My husband and I were looking to buy an investment property and we met with two agents to help us find the “perfect” property. Both seemed very professional and listened to what we wanted. At the end of the meeting with Agent #2, he told us he would charge a fee to proceed. We were both quite shocked as we believed his remuneration would come via a commission from the vendor, but the agent said he reduced the commission from the vendor and made up the difference from the purchaser. When we heard that the fee would be over $600 we quickly ended the meeting.

Any way we looked at it, we couldn’t comprehend why we had to pay for someone to help us find a property. After all, the first agent was being paid 100% by the successful vendor.

Agent #2 called the next morning and took great pains to justify the fee by saying it took time, knowledge and skills to do this work on our behalf and a “value” had to be placed on that. Still, from my perspective, I couldn’t understand what I would save or get in return.

In other words, “what value was I getting for my money?”

EPIPHANY! Suddenly I was sitting on the other side of the fence and it became so clear! You can’t TELL another person what is valuable to them. That individual must FEEL the value. To do that you have to use emotion to make the buyer feel something – usually pain.

2. John Grisham explains it well

A few days later I was relaxing on a rainy Sunday afternoon (work furthest from my mind) reading a John Grisham novel titled “The Appeal”. And there it was again... the question of value.

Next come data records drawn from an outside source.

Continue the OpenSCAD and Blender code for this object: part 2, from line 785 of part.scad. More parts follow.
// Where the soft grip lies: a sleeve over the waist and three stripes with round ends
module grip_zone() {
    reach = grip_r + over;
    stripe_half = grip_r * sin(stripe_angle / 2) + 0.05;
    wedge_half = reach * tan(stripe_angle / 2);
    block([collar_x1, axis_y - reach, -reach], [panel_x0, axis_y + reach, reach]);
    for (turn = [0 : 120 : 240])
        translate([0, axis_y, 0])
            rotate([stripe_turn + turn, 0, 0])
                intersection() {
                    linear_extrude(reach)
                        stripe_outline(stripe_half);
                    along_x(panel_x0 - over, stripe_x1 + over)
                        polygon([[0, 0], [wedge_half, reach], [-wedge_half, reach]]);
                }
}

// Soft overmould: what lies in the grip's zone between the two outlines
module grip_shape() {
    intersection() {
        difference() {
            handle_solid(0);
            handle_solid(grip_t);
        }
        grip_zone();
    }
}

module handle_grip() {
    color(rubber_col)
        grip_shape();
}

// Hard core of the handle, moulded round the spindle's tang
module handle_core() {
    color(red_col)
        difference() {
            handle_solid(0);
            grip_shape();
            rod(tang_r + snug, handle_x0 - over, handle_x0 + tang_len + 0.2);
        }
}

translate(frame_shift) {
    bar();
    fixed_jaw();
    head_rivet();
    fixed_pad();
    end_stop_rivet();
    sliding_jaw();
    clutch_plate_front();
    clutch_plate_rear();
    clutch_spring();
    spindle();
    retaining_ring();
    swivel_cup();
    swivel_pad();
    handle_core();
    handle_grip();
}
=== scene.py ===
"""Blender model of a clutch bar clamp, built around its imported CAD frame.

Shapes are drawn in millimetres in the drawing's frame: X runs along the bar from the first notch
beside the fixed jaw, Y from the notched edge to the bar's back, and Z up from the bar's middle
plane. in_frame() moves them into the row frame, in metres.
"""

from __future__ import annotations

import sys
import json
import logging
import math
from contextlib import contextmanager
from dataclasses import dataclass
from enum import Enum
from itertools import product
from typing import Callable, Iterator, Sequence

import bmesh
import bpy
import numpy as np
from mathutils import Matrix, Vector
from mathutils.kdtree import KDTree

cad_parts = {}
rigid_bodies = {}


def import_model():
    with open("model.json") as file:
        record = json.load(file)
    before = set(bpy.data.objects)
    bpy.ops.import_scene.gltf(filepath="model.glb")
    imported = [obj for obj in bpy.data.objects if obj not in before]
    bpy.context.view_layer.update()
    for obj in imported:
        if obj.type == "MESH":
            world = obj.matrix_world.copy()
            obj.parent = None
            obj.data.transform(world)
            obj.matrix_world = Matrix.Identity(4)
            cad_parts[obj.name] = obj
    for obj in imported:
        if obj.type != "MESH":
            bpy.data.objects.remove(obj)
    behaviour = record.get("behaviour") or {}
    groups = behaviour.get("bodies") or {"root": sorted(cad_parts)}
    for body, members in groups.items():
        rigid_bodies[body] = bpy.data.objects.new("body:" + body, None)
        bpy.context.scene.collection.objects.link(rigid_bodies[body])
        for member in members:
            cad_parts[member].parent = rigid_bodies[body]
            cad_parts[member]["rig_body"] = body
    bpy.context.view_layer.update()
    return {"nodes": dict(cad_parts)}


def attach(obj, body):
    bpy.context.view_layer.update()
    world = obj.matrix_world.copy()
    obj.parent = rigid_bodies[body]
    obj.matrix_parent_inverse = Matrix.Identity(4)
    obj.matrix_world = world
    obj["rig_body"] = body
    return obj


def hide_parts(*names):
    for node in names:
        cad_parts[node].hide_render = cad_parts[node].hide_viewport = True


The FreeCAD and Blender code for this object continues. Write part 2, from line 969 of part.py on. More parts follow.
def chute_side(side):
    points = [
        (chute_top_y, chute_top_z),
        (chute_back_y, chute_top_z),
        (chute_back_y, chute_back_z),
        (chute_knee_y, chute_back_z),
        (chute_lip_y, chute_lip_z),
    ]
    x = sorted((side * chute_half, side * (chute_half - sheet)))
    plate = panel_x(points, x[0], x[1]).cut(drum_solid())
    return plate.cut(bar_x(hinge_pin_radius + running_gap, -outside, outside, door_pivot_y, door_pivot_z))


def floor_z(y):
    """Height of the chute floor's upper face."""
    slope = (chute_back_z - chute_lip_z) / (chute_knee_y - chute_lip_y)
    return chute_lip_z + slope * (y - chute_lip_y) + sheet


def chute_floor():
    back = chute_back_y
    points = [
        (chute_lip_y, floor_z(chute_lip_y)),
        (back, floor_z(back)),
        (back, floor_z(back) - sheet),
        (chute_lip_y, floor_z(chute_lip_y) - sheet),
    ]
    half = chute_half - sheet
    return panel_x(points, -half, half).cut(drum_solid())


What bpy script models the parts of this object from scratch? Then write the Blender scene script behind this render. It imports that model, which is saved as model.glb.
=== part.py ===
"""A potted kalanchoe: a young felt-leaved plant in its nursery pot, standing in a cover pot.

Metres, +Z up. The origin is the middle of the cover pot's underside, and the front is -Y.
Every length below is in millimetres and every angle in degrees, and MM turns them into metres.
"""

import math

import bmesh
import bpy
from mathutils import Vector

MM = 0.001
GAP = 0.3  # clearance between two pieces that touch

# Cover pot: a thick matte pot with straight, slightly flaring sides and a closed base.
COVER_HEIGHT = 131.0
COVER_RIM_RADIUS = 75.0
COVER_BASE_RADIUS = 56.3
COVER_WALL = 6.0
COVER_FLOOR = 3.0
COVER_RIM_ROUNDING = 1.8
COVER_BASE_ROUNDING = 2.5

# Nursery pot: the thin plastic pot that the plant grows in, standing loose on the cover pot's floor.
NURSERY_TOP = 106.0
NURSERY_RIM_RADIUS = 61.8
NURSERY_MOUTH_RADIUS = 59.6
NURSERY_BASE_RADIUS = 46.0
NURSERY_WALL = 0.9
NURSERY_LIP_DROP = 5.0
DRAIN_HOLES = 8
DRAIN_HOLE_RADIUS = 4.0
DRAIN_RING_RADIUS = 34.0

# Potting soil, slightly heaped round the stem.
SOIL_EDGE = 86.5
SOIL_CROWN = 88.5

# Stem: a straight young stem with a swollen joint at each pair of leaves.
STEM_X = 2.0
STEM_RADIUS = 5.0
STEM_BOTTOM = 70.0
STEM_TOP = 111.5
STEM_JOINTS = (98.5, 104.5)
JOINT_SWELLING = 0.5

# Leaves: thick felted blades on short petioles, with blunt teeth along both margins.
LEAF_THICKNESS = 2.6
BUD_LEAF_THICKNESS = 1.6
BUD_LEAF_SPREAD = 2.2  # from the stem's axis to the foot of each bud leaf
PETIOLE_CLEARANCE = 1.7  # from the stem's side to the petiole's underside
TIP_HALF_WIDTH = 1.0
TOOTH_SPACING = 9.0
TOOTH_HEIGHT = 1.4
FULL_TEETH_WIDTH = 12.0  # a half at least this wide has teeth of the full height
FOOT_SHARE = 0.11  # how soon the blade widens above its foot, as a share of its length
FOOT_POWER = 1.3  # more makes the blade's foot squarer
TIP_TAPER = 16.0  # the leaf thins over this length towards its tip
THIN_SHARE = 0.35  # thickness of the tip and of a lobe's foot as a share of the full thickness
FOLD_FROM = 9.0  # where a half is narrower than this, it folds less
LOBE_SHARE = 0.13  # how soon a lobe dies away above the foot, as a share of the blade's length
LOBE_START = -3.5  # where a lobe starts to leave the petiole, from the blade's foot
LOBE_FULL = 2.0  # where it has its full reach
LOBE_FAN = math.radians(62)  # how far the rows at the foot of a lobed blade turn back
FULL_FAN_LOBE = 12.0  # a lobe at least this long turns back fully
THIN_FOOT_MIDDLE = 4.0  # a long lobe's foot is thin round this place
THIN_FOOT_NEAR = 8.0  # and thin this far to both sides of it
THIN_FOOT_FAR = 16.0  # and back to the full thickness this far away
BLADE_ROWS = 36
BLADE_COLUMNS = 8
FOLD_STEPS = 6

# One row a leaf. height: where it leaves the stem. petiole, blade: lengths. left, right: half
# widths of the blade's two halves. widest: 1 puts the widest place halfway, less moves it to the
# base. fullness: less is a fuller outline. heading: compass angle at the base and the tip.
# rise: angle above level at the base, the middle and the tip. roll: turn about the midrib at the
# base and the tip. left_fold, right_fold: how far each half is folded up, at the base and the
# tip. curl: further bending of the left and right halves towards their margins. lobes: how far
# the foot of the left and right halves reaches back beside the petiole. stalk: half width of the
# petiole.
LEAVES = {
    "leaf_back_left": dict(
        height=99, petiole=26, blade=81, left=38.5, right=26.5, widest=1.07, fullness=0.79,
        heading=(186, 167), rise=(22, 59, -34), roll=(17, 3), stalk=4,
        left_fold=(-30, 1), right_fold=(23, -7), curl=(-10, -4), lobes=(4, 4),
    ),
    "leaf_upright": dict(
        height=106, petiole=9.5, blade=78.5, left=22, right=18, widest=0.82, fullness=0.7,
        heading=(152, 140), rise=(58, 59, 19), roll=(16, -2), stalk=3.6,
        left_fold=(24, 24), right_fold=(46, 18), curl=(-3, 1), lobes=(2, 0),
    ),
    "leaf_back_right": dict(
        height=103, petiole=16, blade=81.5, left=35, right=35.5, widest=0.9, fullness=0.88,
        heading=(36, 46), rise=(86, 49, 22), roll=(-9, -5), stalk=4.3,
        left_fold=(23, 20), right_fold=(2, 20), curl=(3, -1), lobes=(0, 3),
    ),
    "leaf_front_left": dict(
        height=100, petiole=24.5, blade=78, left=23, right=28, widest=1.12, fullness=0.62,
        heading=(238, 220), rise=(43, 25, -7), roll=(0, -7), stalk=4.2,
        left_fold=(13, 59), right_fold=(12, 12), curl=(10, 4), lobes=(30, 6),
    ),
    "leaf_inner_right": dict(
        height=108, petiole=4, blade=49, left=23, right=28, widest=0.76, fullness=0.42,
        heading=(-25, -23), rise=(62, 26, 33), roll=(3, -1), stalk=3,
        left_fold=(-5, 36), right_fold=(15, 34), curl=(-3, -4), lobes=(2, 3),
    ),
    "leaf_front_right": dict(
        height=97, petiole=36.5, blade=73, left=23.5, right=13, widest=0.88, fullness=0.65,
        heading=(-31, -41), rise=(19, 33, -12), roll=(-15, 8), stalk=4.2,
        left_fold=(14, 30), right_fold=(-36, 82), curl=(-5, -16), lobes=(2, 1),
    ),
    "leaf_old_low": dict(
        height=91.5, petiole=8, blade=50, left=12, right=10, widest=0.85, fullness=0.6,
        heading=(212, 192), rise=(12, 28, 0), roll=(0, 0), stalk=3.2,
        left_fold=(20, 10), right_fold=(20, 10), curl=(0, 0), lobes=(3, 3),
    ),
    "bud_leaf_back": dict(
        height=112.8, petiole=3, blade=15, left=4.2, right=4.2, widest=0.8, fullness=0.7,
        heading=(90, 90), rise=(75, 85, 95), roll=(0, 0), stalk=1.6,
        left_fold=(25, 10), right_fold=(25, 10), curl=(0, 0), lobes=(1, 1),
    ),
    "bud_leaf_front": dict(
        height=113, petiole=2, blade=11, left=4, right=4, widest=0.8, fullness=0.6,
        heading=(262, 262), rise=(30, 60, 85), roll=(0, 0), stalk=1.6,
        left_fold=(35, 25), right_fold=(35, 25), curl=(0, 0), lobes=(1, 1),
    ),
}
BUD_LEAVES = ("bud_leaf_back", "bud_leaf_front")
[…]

Short story... a multi-billionaire is at risk of losing everything. He is offered a service that will help him keep his international conglomerate AND his billions. When he is quoted $8 million for this service his hackles rise so he requests a business plan to show what he’s getting for his multi-million-dollar investment. The response is priceless (and valuable!). He is smugly told that it’s not important how the money is spent; it’s what he will get in return – he will keep his billions in return for “just” $8 million. He suddenly gets it. He could probably try to do it himself, but he knows he doesn’t have the time, skills or contacts – and there’s a helluva lot at stake here. It’s VERY valuable to him – far more than $8 million, so really, the “price” is very low in comparison .

So applying this to my experience...
I didn’t understand why I should pay anything when the service was free elsewhere – which is the value I had placed on it and nobody could tell me otherwise. The “value proposition” that was put to me didn’t focus on my pain. It didn’t make me say “Yes, I really need this service from this person because...”

The value is in the pain
The pain for me in this scenario is that my time is precious to me and I hate wasting it. Therefore a good value proposition outlining what might happen if I didn’t use this service, perhaps how many hours I would save by not travelling long distances and traipsing through houses that didn’t suit us at all (but would have earned the agent commission on their sale), would have made me feel some pain and help me understand the real value.

However, no two clients will be the same – they have different pains – and it’s your job to find out what specific pain needs healing for each potential client. Sure, you’re a qualified expert but so is everyone else so that doesn’t add value.

You can use this in your business
I hope my epiphany has helped you as much as it has already helped our business. We automatically thought that we “added value” because we have qualified, talented professionals who can write great financial articles.That’s great – for some people – but a lot of advisers are also good writers, so they won’t feel the value in that offer. Their problem could be that they don’t have the time to do it themselves, and their pain is watching clients go elsewhere because they rarely hear from their adviser.

That’s the pain – losing clients and revenue. And when we show them they can rely on us to cure that pain, they FEEL the value! We don’t need to convince them.